Even though they are from East Los Angeles and have close ties to Los Lobos, there are few repertoires that scream "Gulf Coast" like Tremoloco's. No matter whether the language is Spanish or English; the style honky-tonk, Tex-Mex or rock and roll; the dance a two-step, zydeco stomp or slow drag, Tremoloco plays it with a mastery that makes most of our local honky-tonk heroes sound like weekend warriors at best. The accordions whir, the guitars smoke and the blues is the blues no matter the language.
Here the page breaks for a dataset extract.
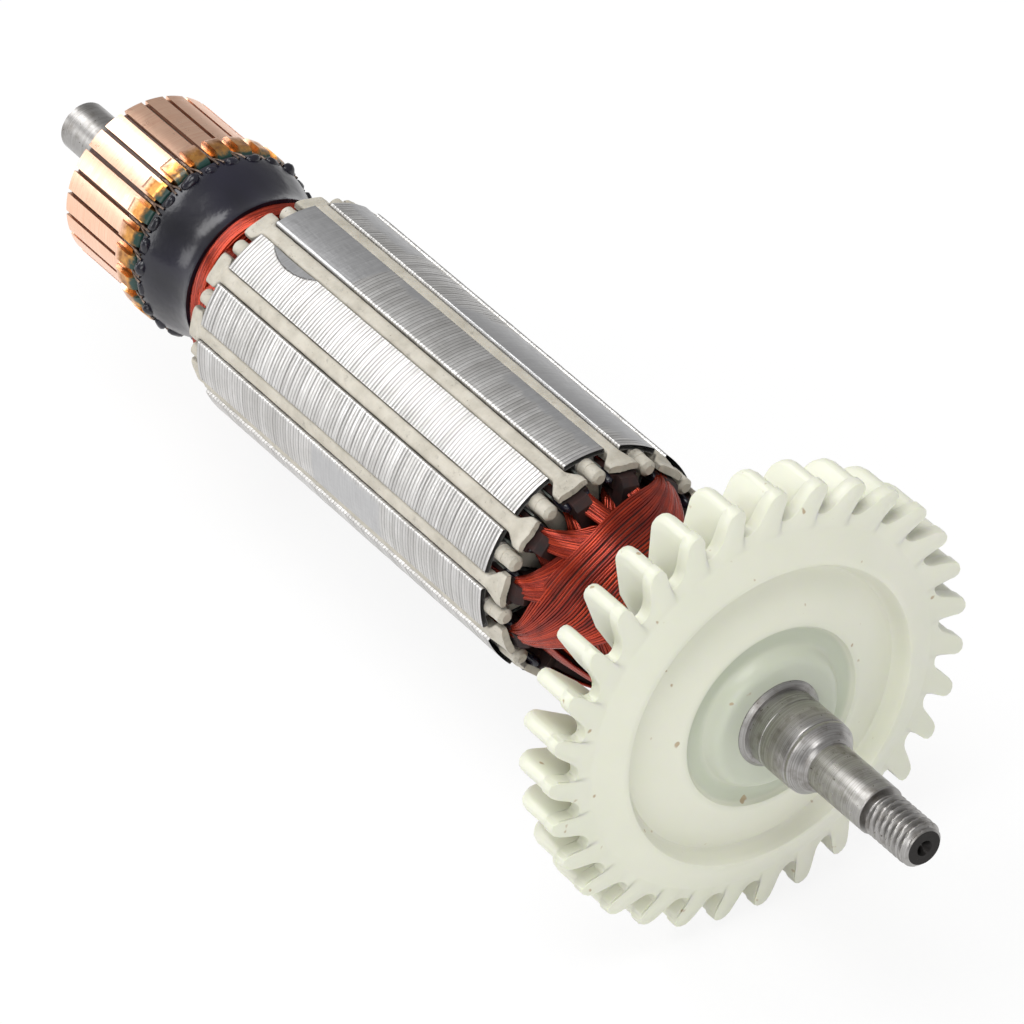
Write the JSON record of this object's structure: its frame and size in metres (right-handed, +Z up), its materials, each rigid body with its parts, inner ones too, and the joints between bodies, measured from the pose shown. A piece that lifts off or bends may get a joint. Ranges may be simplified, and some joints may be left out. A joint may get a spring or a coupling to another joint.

To properly listen to 'Loco's magnificent debut, Dulcinea, one needs the clinking of ice in glasses, the low barroom hubbub of voices and laughter and the occasional Freddy Fender "ay-yay-yay." The material ranges from the hilarious "Mi Novela" (my soap opera), in which a macho husband can't get enough of the daily Latin television dramas, to "Tremoloco," a super-cool instrumental track that should be on a tape loop in every bedroom in America where clothes are on the floor and the sheets are tangled. With Los Lobos drummer Cougar Estrada, Dave Alvin alum Rick Shea on guitars and Tony Zamora's earthy lyrics and vocals, this band should rapidly become favorites here in H-Town, where belt buckle polishing is part of the genetic code. Throw Tremoloco on the jukebox anywhere between Los Skarnales and Clifton Chenier, between Freddy Fender and Los Lobos, between Ruben Ramos and Bill Black's Combo, and you're on Tremoloco's musical terra firma, a robust Tex-Mexican Americana.